Using the data below, repeat all of it precisely.

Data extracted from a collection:
-- BEGIN --
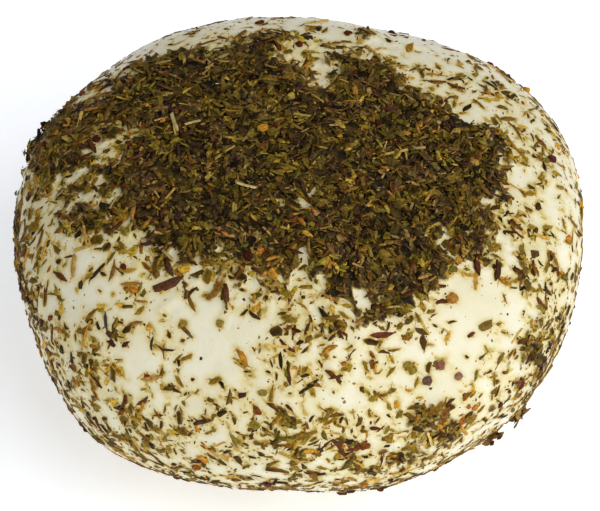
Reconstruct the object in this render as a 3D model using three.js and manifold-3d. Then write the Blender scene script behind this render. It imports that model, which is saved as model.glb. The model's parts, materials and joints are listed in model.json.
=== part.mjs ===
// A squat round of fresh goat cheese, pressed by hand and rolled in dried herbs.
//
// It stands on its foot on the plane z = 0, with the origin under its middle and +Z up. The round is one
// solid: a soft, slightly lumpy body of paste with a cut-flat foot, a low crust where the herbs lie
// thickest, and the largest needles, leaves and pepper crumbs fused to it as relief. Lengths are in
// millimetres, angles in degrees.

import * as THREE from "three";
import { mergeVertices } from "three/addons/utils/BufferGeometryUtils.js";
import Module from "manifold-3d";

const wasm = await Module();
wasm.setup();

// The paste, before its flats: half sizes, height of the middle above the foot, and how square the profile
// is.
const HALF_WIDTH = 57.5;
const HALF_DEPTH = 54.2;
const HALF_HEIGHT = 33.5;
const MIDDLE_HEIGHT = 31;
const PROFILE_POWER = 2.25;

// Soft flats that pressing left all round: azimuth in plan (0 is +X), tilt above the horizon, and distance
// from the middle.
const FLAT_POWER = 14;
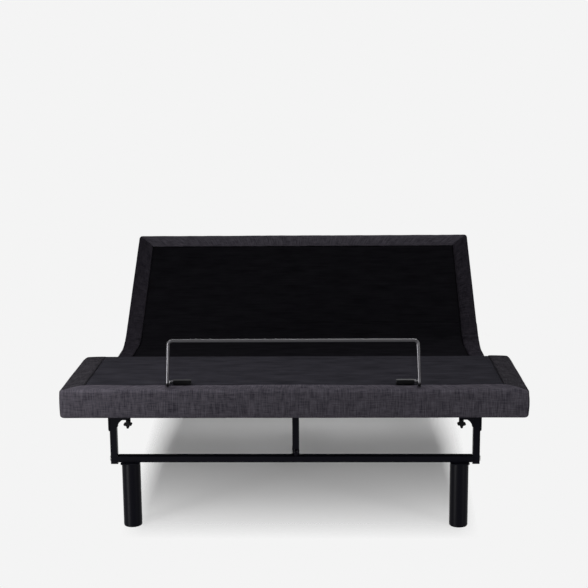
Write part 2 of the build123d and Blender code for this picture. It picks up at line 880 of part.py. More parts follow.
-- END --
[Answer]:
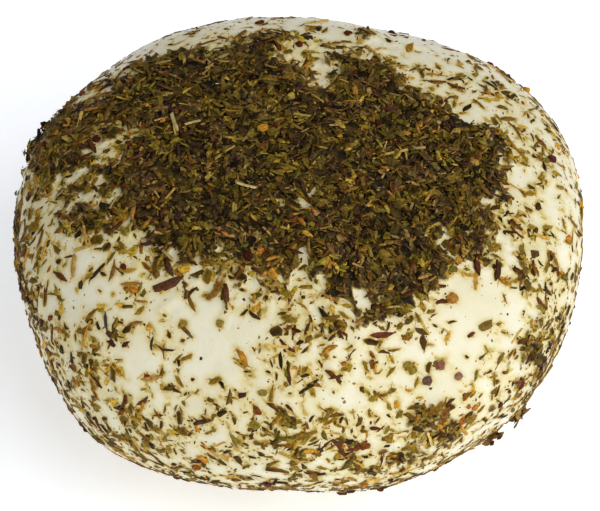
Reconstruct the object in this render as a 3D model using three.js and manifold-3d. Then write the Blender scene script behind this render. It imports that model, which is saved as model.glb. The model's parts, materials and joints are listed in model.json.
=== part.mjs ===
// A squat round of fresh goat cheese, pressed by hand and rolled in dried herbs.
//
// It stands on its foot on the plane z = 0, with the origin under its middle and +Z up. The round is one
// solid: a soft, slightly lumpy body of paste with a cut-flat foot, a low crust where the herbs lie
// thickest, and the largest needles, leaves and pepper crumbs fused to it as relief. Lengths are in
// millimetres, angles in degrees.

import * as THREE from "three";
import { mergeVertices } from "three/addons/utils/BufferGeometryUtils.js";
import Module from "manifold-3d";

const wasm = await Module();
wasm.setup();

// The paste, before its flats: half sizes, height of the middle above the foot, and how square the profile
// is.
const HALF_WIDTH = 57.5;
const HALF_DEPTH = 54.2;
const HALF_HEIGHT = 33.5;
const MIDDLE_HEIGHT = 31;
const PROFILE_POWER = 2.25;

// Soft flats that pressing left all round: azimuth in plan (0 is +X), tilt above the horizon, and distance
// from the middle.
const FLAT_POWER = 14;
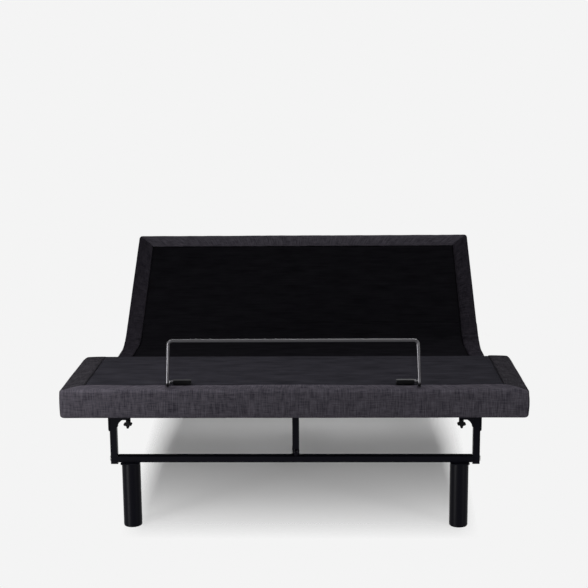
Write part 2 of the build123d and Blender code for this picture. It picks up at line 880 of part.py. More parts follow.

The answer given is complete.